Data extracted from a collection:
* Begin *

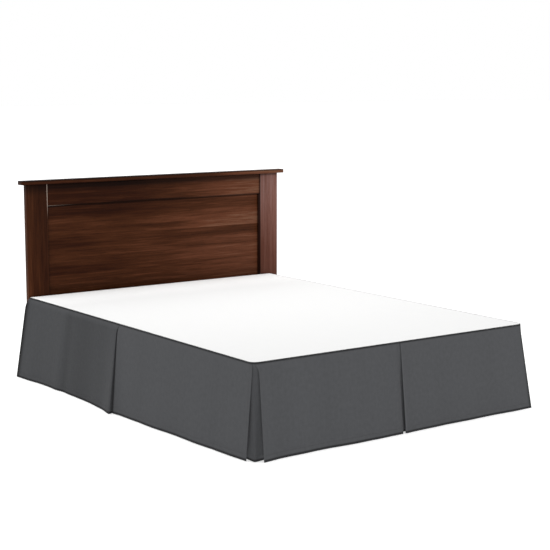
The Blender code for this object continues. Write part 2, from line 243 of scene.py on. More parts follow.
# The heights of a plate's two bolts, and the radius, depth, corners and start of a bolt's washer and head
BOLT_HEIGHTS = (0.014, 0.036)
BOLT_PARTS = ((0.0085, 0.0014, 24, 0.0), (0.0062, 0.0050, 6, 0.0014))
for side, sign in (("left", -1), ("right", 1)):
    rail_low, rail_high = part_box(f"side_rail_{side}")
    outer = rail_low.x if sign < 0 else rail_high.x
    rivets = bmesh.new()
    for row in ("head", "middle", "foot"):
        cross_low, cross_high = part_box(f"cross_rail_{row}")
        for along in (cross_low.y + RIVET_INSETS[0], cross_high.y - RIVET_INSETS[1]):
            up = rail_low.z + RIVET_HEIGHT
            dome = [rivets.verts.new((outer + sign * out, along + radius, up)) for radius, out in RIVET]
            edges = [rivets.edges.new(pair) for pair in zip(dome, dome[1:])]
            bmesh.ops.spin(rivets, geom=dome + edges, cent=(outer, along, up), axis=(1, 0, 0),
                           angle=math.tau, steps=16, use_merge=True)
    bmesh.ops.remove_doubles(rivets, verts=rivets.verts, dist=1e-5)
    bmesh.ops.recalc_face_normals(rivets, faces=rivets.faces)
    add_piece(f"rail_rivets_{side}", rivets, powder_coat)

    plate_low, plate_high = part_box(f"head_bracket_{side}")
    bolts = bmesh.new()
    for height in BOLT_HEIGHTS:
        spot = Vector(((plate_low.x + plate_high.x) / 2, plate_low.y, plate_low.z + height))
        for radius, depth, corners, start in BOLT_PARTS:
            made = bmesh.ops.create_cone(bolts, cap_ends=True, segments=corners, radius1=radius,
                                         radius2=radius, depth=depth)["verts"]
            bmesh.ops.rotate(bolts, verts=made, cent=(0, 0, 0), matrix=Matrix.Rotation(math.pi / 2, 3, "X"))
            bmesh.ops.translate(bolts, verts=made, vec=spot - Vector((0, start + depth / 2, 0)))
    ease(bolts, bolts.edges, 0.0004, 1)
    add_piece(f"bracket_bolts_{side}", bolts, powder_coat)


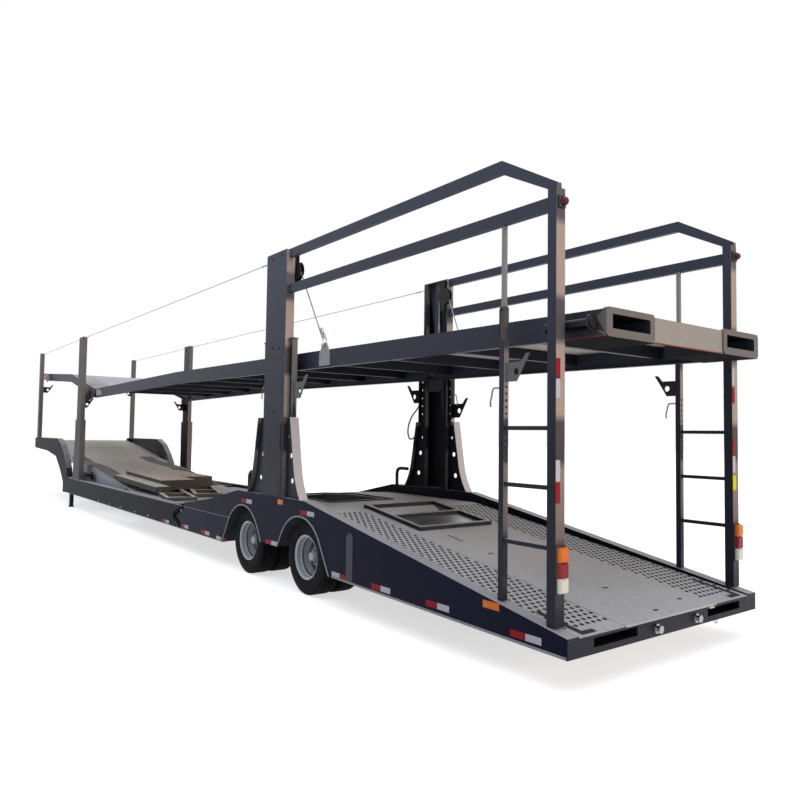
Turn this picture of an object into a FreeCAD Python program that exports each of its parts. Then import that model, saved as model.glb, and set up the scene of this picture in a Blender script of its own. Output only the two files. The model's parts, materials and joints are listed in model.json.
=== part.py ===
"""Two-axle car-carrier semi-trailer: low well frame, rear loading slope, hinged upper deck.

Stations run forward from the rear face of the rear beam, and heights from the ground. Every sub-part
is drawn in those stations, and its Placement moves it so that the origin lies under the middle.
"""
import FreeCAD, Part
import math
import os
import Sketcher
from FreeCAD import Placement, Rotation, Vector

doc = FreeCAD.newDocument("CarCarrierTrailer")

# ------------------------------------------------------------------ driving dimensions, millimetres
SIZES = (
    # (name, value or a formula of other sizes, what it is)
    ("half_width", 1250, "outer face of the side beams, from the centre line"),
    ("front_end", 18050, "station of the front end of the neck"),
    ("deck_overhang", 150, "upper deck past the rear beam"),
    ("web", 10, "side beam web plate"),
    ("flange", 14, "side beam flange plate"),
    ("sheet", 8, "deck sheet"),
    ("seat_gap", 0.3, "gap between plates that only rest on each other"),
    # lower frame outline
    ("rear_bottom", 245, "underside of the rear beam"),
    ("rear_deck", 374, "deck height at the rear end"),
    ("skirt_bottom", 310, "underside of the side beams ahead of the wheels"),
    ("skirt_rise", 55, "how much their underside rises from the rear beam to the wheels"),
    ("hump_start", "=rear_axle - 75", "station where the rear slope reaches the hump"),
    ("hump_end", "=rear_axle + 1575", "station where the hump falls towards the well"),
    ("hump_top", "=hump_deck + 115", "top of the side beam over the wheels"),
    ("hump_deck", "=2 * tyre_radius + 91", "deck height over the wheels"),
    ("dip_station", "=rear_axle + 2425", "station where deck and side beam top meet"),
    ("dip_height", "=hump_deck - 55", "their height there"),
    ("splice_station", 7150, "station where rear and well side beams are spliced"),
    ("splice_nose", 230, "length of the pointed splice"),
    ("well_top", "=well_floor + 50", "top of the well side beams"),
    ("well_floor", 600, "deck height in the well"),
    ("well_start", 7600, "station where the flat well floor starts"),
    ("well_end", "=neck_rise - 3740", "station where the flat well floor ends"),
    ("neck_foot", "=neck_rise + 400", "station of the front end of the well side beams"),
    ("neck_rise", "=second_post + 953", "station where the neck rises from the well beam"),
    ("neck_top", "=neck_deck + 70", "top of the neck beams"),
    ("neck_under", "=neck_deck - 200", "underside of the neck at its front end"),
    ("neck_deck", 1440, "deck height at the front end"),
    ("kerb_width", 120, "width of the closed kerb along each side"),
    ("rail_width", 95, "width of the well beam flanges"),
    ("slope_half", "=half_width - 300", "edge of the sloping deck between well and neck"),
    ("centre_half", 610, "edge of the rear slope's centre plate"),
    ("hatch_half", 500, "hatch frame, from the centre line"),
    # wheels and axles
    ("rear_axle", 3575, "station of the rear axle"),
    ("axle_spacing", 1413, "from rear axle to front axle"),
    ("stub_left", 240, "round stub on the rear beam, left of the centre line"),
    ("stub_right", 300, "round stub on the rear beam, right of the centre line"),
    ("tyre_radius", 397, "tyre, 235/75 R 17.5"),
    ("tyre_width", 230, "one tyre"),
    ("twin_spacing", 265, "between the middles of twin tyres"),
    ("wheel_face", "=half_width - 70", "outer tyre wall, from the centre line"),
    ("rim_radius", 222, "rim barrel"),
    ("rim_flange", "=rim_radius + 14", "rim flange"),
    ("rim_wall", 8, "rim barrel wall"),
    ("rim_well", 26, "depth of the rim's drop centre"),
    ("disc_offset", 168, "wheel disc, inboard of the outer tyre wall"),
    ("hub_radius", 88, "hub behind the discs"),
    ("hub_flange", 112, "hub flange with the wheel nuts"),
    ("hub_cap", 56, "hub cap"),
    ("axle_tube", 64, "radius of the axle tube"),
    ("drum_radius", 165, "brake drum"),
    ("arch_radius", "=tyre_radius + 73", "wheel opening"),
    ("arch_centre", "=tyre_radius - 44", "height of the centre of the wheel opening"),
    ("arch_bridge", 450, "underside of the side beam between the wheels"),
    ("lip_plate", 18, "lip round a wheel opening"),
    ("lip_stand", 8, "how far the lip stands out of the side beam"),
    ("liner_plate", 6, "wheel house liner"),
    ("liner_reach", 600, "inner edge of the liner, from the centre line"),
    ("spring_track", 460, "leaf springs, from the centre line"),
    # columns and posts
    ("column_rear", "=rear_axle + 419", "rear face of the main columns"),
    ("column_length", 485, "main column, fore and aft"),
    ("column_depth", "=kerb_width - 15", "main column, across"),
    ("column_top", 3794, "top of the main columns and of the guard rails"),
    ("column_wall", 12, "main column plate"),
    ("column_lip", 45, "return lips at the column's open side"),
    ("foot_spread", 400, "how far the column foot reaches past the column"),
    ("foot_top", 1890, "top of the column foot"),
    ("foot_ledge", 150, "width of the column foot at its top"),
    ("foot_knee", 255, "its width where the flare starts"),
    ("knee_height", 1330, "height where the flare starts"),
    ("foot_round", 794, "radius of the flare"),
    ("rack_width", 100, "lock rack, fore and aft"),
    ("rack_depth", 60, "lock rack, across"),
    ("rack_top", 2770, "top of the lock racks on the columns"),
    ("rack_hole", 14, "radius of the rack's lock holes"),
    ("horn_plate", 12, "thickness of the support brackets"),
    ("left_horn", 2190, "height of the support bracket on the left column"),
    ("right_horn", 2034, "height of the rear support bracket on the right column"),
    ("ahead_horn", 2245, "height of the front support bracket on the right column"),
    ("thin_horn", 2190, "height of the support brackets on the thin posts"),
    ("second_horn", 2290, "height of the support brackets on the second posts"),
    ("front_horn", 2780, "height of the support brackets on the front posts"),
    ("sheave_radius", 92, "hoist pulley at the column's top"),
    ("sheave_width", 26, "hoist pulley"),
    ("sheave_drop", 240, "hoist pulley, below the column's top"),
    ("ram_radius", 35, "hydraulic ram in the column"),
    ("ram_bottom", 2900, "lower end of the ram's barrel"),
    ("rear_post", 127, "rear face of the rear posts"),
    ("post_length", 78, "rear post, fore and aft"),
    ("post_width", "=kerb_width - 27", "rear post, across"),
    ("post_outer", "=half_width - 27", "outer face of the posts"),
    ("post_top", "=mid_rail + 57", "top of the rear posts"),
    ("thin_post", 640, "rear face of the ladder's thin post"),
    ("thin_size", 50, "ladder's thin post"),
    ("sleeve_top", 2670, "where the thin post's round tube leaves its square sleeve"),
    ("tube_radius", 22, "that round tube"),
    ("first_rung", 946, "lowest rung of the ladder"),
    ("rung_pitch", 414, "between the rungs"),
    ("rail_depth", 95, "guard rail tube, up and down"),
    ("rail_thick", 50, "guard rail tube, across"),
    ("mid_rail", "=column_top - 402", "top of the middle guard rail"),
    ("second_post", "=deck_hinge + 357", "rear face of the second posts"),
    ("mast_length", 340, "second post mast, fore and aft"),
    ("mast_width", "=kerb_width - 35", "second post mast, across"),
    ("mast_top", "=column_top - 44", "top of the second and front posts"),
    ("housing_top", 1945, "top of the second post housing"),
    ("front_post", "=front_end - 336", "rear face of the front posts"),
    ("front_length", 180, "front post, fore and aft"),
    ("front_width", 80, "front post, across"),
    ("wire_radius", 5, "guard wire"),
    ("wire_height", "=column_top - 72", "guard wire"),
    # upper deck
    ("deck_half", "=half_width - 212", "outer face of the upper deck"),
    ("beam_depth", 188, "upper deck side beam"),
    ("beam_flange", 60, "upper deck side beam, across"),
    ("beam_wall", 8, "upper deck side beam wall"),
    ("deck_rear", 2584, "upper deck top at its rear end"),
    ("deck_crown", 2660, "upper deck top at its crown"),
    ("crown_station", 8000, "station of the crown"),
    ("deck_hinge", 12930, "station of the upper deck hinge"),
    ("hinge_reach", 50, "upper deck past its hinge"),
    ("hinge_clear", 25, "from there to the front deck"),
    ("hinge_pin", 30, "radius of the hinge pin"),
    ("carriage_pin", 35, "radius of the carriage pin"),
    ("slot_travel", 78, "how far the carriage pin slides in the deck beam"),
    ("hinge_height", 2500, "height of the upper deck hinge"),
    ("block_half", 200, "carriage block, above and below its pin"),
    ("hoist_eye", 3475, "station of the hoist eyes on the upper deck"),
    ("deck_front", 2604, "upper deck top at the hinge"),
    ("ramp_top", 3050, "front deck top where its slope ends"),
    ("ramp_station", 15120, "station where that slope ends"),
    ("front_deck_top", 3215, "front deck top at the front posts"),
    ("box_length", 500, "rear box of the upper deck, fore and aft"),
    ("member_count", 12, "cross members of the upper deck"),
    ("member_pitch", "=(deck_hinge - box_length - 1430) / (member_count - 1)", "between them"),
    ("slot_width", 440, "ramp slot"),
    ("slot_height", 100, "ramp slot"),
    ("slot_centre", "=deck_half - 288", "ramp slot, from the centre line"),
    ("slot_frame", 55, "rounded frame inboard of a ramp slot"),
    ("frame_stand", 12, "how far it stands out of the box"),
    ("frame_rise", 15, "how far it stands above the box"),
    ("frame_round", 30, "its corner radius"),
    ("plate_half", 440, "recessed plate between the ramp slots, from the centre line"),
    ("lock_radius", 38, "lock tube beside the rear box"),
    ("lock_length", 405, "lock tube, fore and aft"),
    ("lock_flange", 60, "radius of the tube's flange"),
    # landing gear and coupling
    ("leg_station", "=neck_rise - 180", "landing legs"),
    ("leg_offset", "=half_width - 70", "landing legs, from the centre line"),
    ("leg_size", 75, "landing leg tube"),
    ("stringer_offset", 520, "stringers under the deck, from the centre line"),
    ("kingpin_station", "=front_end - 900", "coupling pin"),
    ("kingpin_radius", 25.4, "neck of the coupling pin, which the jaw grips"),
    ("kingpin_collar", 36.5, "radius of the pin's collar, under the plate"),
    ("kingpin_head", 35.5, "radius of the pin's head, its free end"),
    ("collar_length", 35, "pin's collar"),
    ("head_length", 14, "pin's head"),
    ("kingpin_length", 84, "coupling pin below its plate"),
    ("coupler_plate", 12, "thickness of the coupler plate"),
    # loading ramps stowed in the well
    ("stow_rear", 8080, "station of the rearmost stowed ramp"),
    ("stow_width", 480, "open ramp frame"),
    ("stow_bar", 60, "its bars"),
)

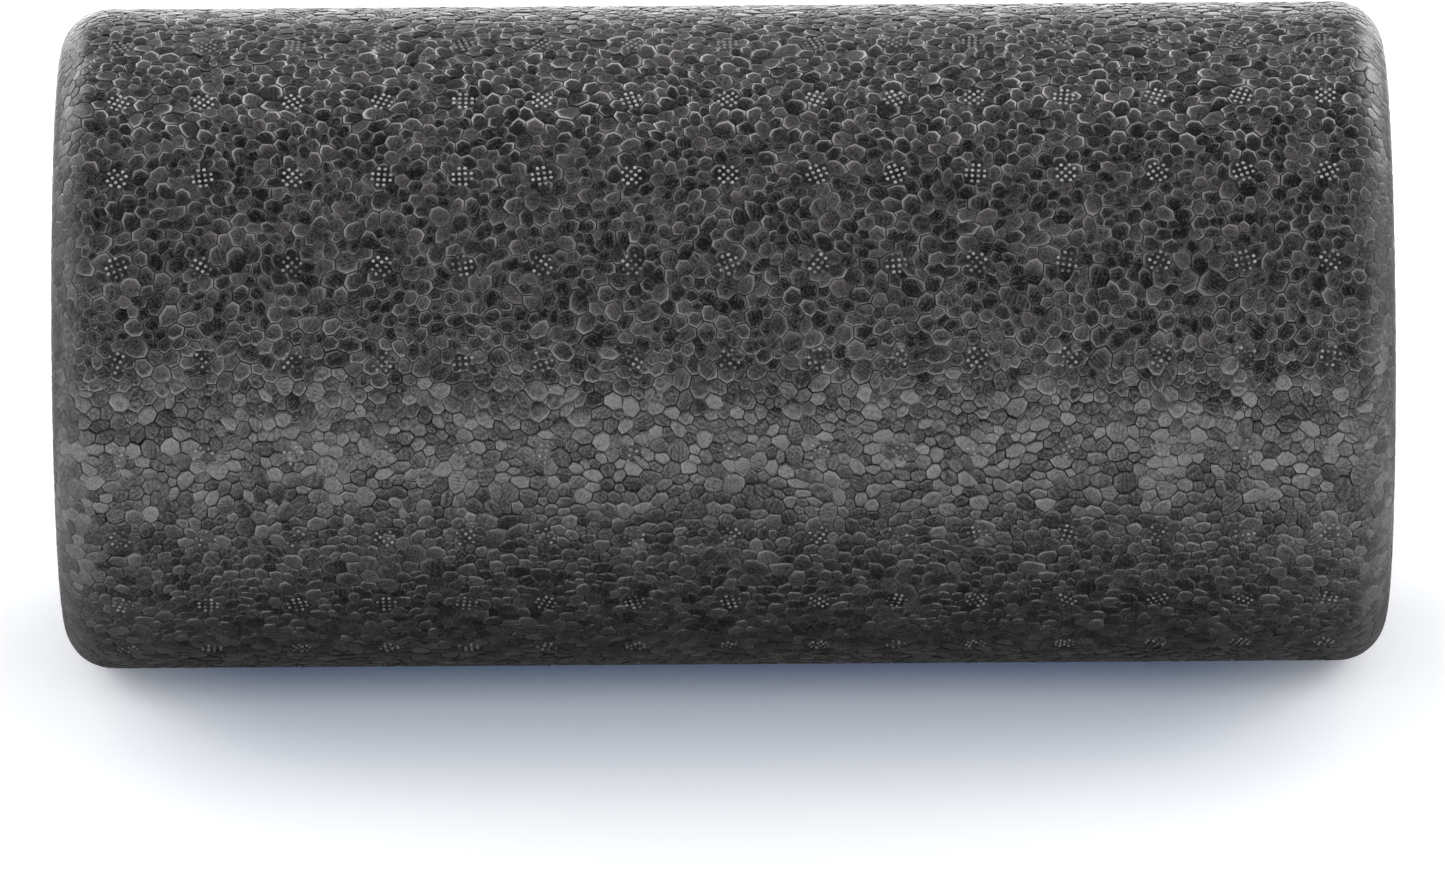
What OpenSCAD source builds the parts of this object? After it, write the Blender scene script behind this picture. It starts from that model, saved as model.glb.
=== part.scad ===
// Foam roller, lying on its side: one steam-moulded block of fused foam beads.
// The roller's axis runs along X, +Z is up, and the origin is the middle of the axis.
// Lengths are in millimetres. The skin is the dense layer that the hot mould presses on the beads:
// a sleeve formed by the mould's wall, and a rounded cap formed by each of its end plates.

/* [Roller] */
// Length over the two flat ends
roller_length = 304.8; // [120:0.1:920]
// Diameter of the rolling face
roller_diameter = 152.4; // [80:0.1:200]
// Radius of the rounded edge between the rolling face and each end
edge_radius = 11; // [4:0.5:20]

/* [Skin] */
// Thickness of the dense skin all round
skin_thickness = 1.6; // [1.2:0.1:3]

/* [Steam vent marks] */
// Diameter of the round mark that each steam vent leaves
vent_diameter = 5.6; // [3:0.1:8]
// Depth of a mark's face under the skin's surface
vent_sink = 0.2; // [0.1:0.05:0.4]
// Depth of the pressed foam under a mark's face
vent_body = 0.6; // [0.4:0.1:0.7]
// Distance between the rings of marks, evened out so that they fill the rolling face
vent_pitch = 19.6; // [12:0.1:40]
// Distance from the middle of the outermost marks to the rounded edge
vent_inset = 4.2; // [4.1:0.1:20]
// Marks in one ring around the rolling face
vents_around = 22; // [6:1:32]
// How far a ring of marks may stray along the roller from its even place
vent_stray = 2; // [0:0.1:3]
// Distance between the circles of marks on an end, evened out so that they fill it
end_circle_pitch = 19; // [12:0.5:40]
// Distance from the middle of an end's outermost marks to the rounded edge
end_vent_inset = 7.7; // [4.1:0.1:20]
// Distance between marks along a circle on an end
end_vent_pitch = 20; // [12:0.5:60]

/* [Fill marks] */
// Diameter of the mark that the bead filler's nose leaves in the middle of an end
fill_diameter = 20; // [10:0.5:30]
// Distance from the fill mark's edge to the middle of the first circle of marks
fill_gap = 9.5; // [6:0.5:20]
// Depth of the fill mark's face under the end
fill_sink = 0.5; // [0.2:0.1:0.6]
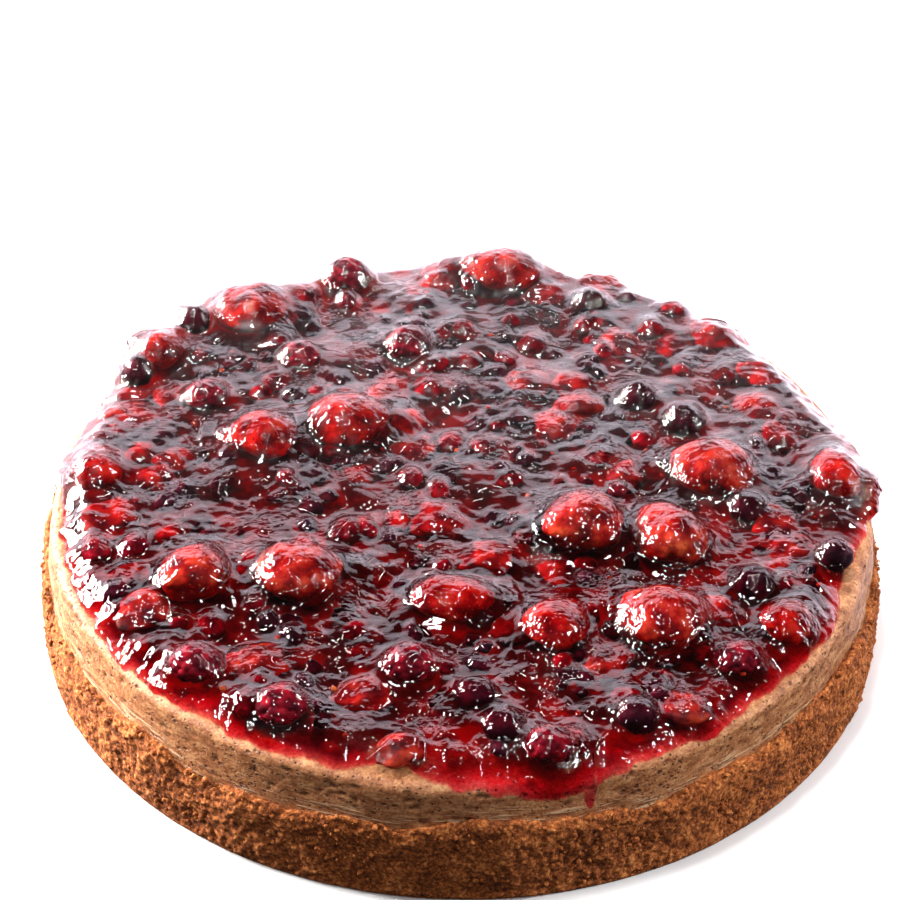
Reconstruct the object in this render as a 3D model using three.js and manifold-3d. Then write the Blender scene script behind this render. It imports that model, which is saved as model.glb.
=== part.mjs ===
// A round mousse cake, 260 mm across and about 58 mm high. A crumbly chocolate sponge carries a layer of
// pale chocolate mousse, and a set berry jelly with whole berries in it covers the top. The jelly runs
// over the mousse's rim in one broad lobe and one thin drip at the front.
//
// Millimetres, +Z up. The origin is the centre of the cake's flat underside, and the front is -Y.

import * as THREE from "three";
import { mergeVertices } from "three/addons/utils/BufferGeometryUtils.js";
import Module from "manifold-3d";

const wasm = await Module();
wasm.setup();

// ---- Driving dimensions ----

const CAKE_RADIUS = 130; // the sponge at its widest, a 26 cm ring's inside
const SPONGE_HEIGHT = 26; // the inside level where the mousse starts
const MOUSSE_TOP = 41;
const JELLY_LEVEL = 48; // the jelly's middle level, before its waves
const TOUCH_GAP = 0.3; // between pieces that lie against each other on curved faces

const SECTORS = 66; // facets round the cake
const SEAM_START = 118; // inside this radius sponge and mousse meet on a level
const SPONGE_RAGGEDNESS = 2.6; // how far that seam rises and falls at the side
const LOWEST_SEAM = 18; // the mousse is cut by the sponge down to here
const CRUMB_RELIEF = 0.6; // how far the sponge's side stands in and out

const MOUSSE_RADIUS = 127.9; // at the seam with the sponge
const MOUSSE_RIM_RADIUS = 126; // where the rounded rim starts
const MOUSSE_RIM_ROUND = 2.6; // how far in and down the rim is rounded

const JELLY_RADIUS = 124; // the jelly's mean outline
const JELLY_SHOULDER = 15; // width of the rounded slope from its edge up to its level
const JELLY_EDGE_WAVE = 1.3;
const JELLY_TOP_WAVE = 1.1;
const JELLY_RINGS = [0.98, 0.945, 0.895, 0.82, 0.73, 0.62, 0.5, 0.38, 0.26, 0.13];
const BERRY_FLOOR = MOUSSE_TOP + 1.5; // berries lie on this thickness of jelly
const POCKET_GAP = 0.8; // a pocket has fewer facets than its berry, and its flats come this much nearer

const degrees = (angle) => (angle * Math.PI) / 180;

// ---- Uneven lines and surfaces ----

/** A smooth closed wave round the cake, between about -1 and 1. Each lobe count turns by its own phase. */
function wave(angle, lobeCounts, seed) {
  const sum = lobeCounts.reduce(
    (total, lobes, i) => total + Math.sin(lobes * angle + seed * (i + 1.7)),
    0,
  );
  return sum / Math.sqrt(2 * lobeCounts.length);
}

/** A smooth bump of height 1 at the bearing, in degrees, that fades out over the given half width. */
function bump(angle, bearing, halfWidth) {
  const turn = Math.atan2(Math.sin(angle - degrees(bearing)), Math.cos(angle - degrees(bearing)));
  return Math.exp(-((turn / degrees(halfWidth)) ** 2));
}

/** Height of the seam between sponge and mousse at the cake's side. */
const seamRise = (angle) =>
  SPONGE_RAGGEDNESS * wave(angle, [3, 7, 13, 22], 2.1) +
  3 * bump(angle, -88, 24) -
  3 * bump(angle, -140, 26);

/** How far the jelly's outline reaches, by the bearing. */
const jellyReach = (angle) =>
  JELLY_RADIUS +
  JELLY_EDGE_WAVE * wave(angle, [5, 9, 16, 27], 4.3) +
  5.5 * bump(angle, -81, 13) + // the broad lobe over the front rim
  3 * bump(angle, 6, 9) -
  7 * bump(angle, -98, 5) - // bare mousse beside the lobe
  4 * bump(angle, -15, 6);

/** Height of the jelly's waving top, well inside its edge. */
const jellyWaves = (x, y) =>
  JELLY_LEVEL +
  JELLY_TOP_WAVE *
    (Math.sin(x / 11 + 1.6 * Math.sin(y / 17)) * Math.cos(y / 8.5 + 1.3 * Math.sin(x / 21)) +
      0.6 * Math.sin(x / 5.7 - y / 9.3 + 2));

// ---- Solids ----

/** A closed geometry as a solid that can be joined and cut. */
function solidOf(geometry) {
  const bare = geometry.clone();
  bare.deleteAttribute("normal");
  bare.deleteAttribute("uv");
  const merged = mergeVertices(bare, 1e-3);
  return new wasm.Manifold(
    new wasm.Mesh({
      numProp: 3,
      vertProperties: merged.attributes.position.array,
      triVerts: new Uint32Array(merged.index.array),
    }),
  );
}

/** A solid's faces as a geometry. */
function geometryOf(solid) {
  const mesh = solid.getMesh();
  return new THREE.BufferGeometry()
    .setAttribute("position", new THREE.BufferAttribute(new Float32Array(mesh.vertProperties), 3))
    .setIndex(new THREE.BufferAttribute(new Uint32Array(mesh.triVerts), 1));
}

/** A turned body whose section changes round the cake: a list of radii and heights at each angle. */
function unevenLathe(sectionAt) {
  const points = sectionAt(0).map(([radius, height]) => new THREE.Vector2(radius, height));
  const geometry = new THREE.LatheGeometry(points, SECTORS).rotateX(Math.PI / 2);
  const position = geometry.attributes.position;
  for (let i = 0; i < position.count; i++) {
    const sector = Math.floor(i / points.length) % SECTORS;
    const angle = (sector * 2 * Math.PI) / SECTORS;
    const [radius, height] = sectionAt(angle)[i % points.length];
    position.setXYZ(i, radius * Math.cos(angle), radius * Math.sin(angle), height);
  }
  return geometry;
}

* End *

Which lines above run from the one containing "Reconstruct the object" down to the one containing "const CRUMB_RELIEF = 0.6;"? Repeat exactly those, both ends included, and nothing else.

EXPECTED ANSWER:
Reconstruct the object in this render as a 3D model using three.js and manifold-3d. Then write the Blender scene script behind this render. It imports that model, which is saved as model.glb.
=== part.mjs ===
// A round mousse cake, 260 mm across and about 58 mm high. A crumbly chocolate sponge carries a layer of
// pale chocolate mousse, and a set berry jelly with whole berries in it covers the top. The jelly runs
// over the mousse's rim in one broad lobe and one thin drip at the front.
//
// Millimetres, +Z up. The origin is the centre of the cake's flat underside, and the front is -Y.

import * as THREE from "three";
import { mergeVertices } from "three/addons/utils/BufferGeometryUtils.js";
import Module from "manifold-3d";

const wasm = await Module();
wasm.setup();

// ---- Driving dimensions ----

const CAKE_RADIUS = 130; // the sponge at its widest, a 26 cm ring's inside
const SPONGE_HEIGHT = 26; // the inside level where the mousse starts
const MOUSSE_TOP = 41;
const JELLY_LEVEL = 48; // the jelly's middle level, before its waves
const TOUCH_GAP = 0.3; // between pieces that lie against each other on curved faces

const SECTORS = 66; // facets round the cake
const SEAM_START = 118; // inside this radius sponge and mousse meet on a level
const SPONGE_RAGGEDNESS = 2.6; // how far that seam rises and falls at the side
const LOWEST_SEAM = 18; // the mousse is cut by the sponge down to here
const CRUMB_RELIEF = 0.6; // how far the sponge's side stands in and out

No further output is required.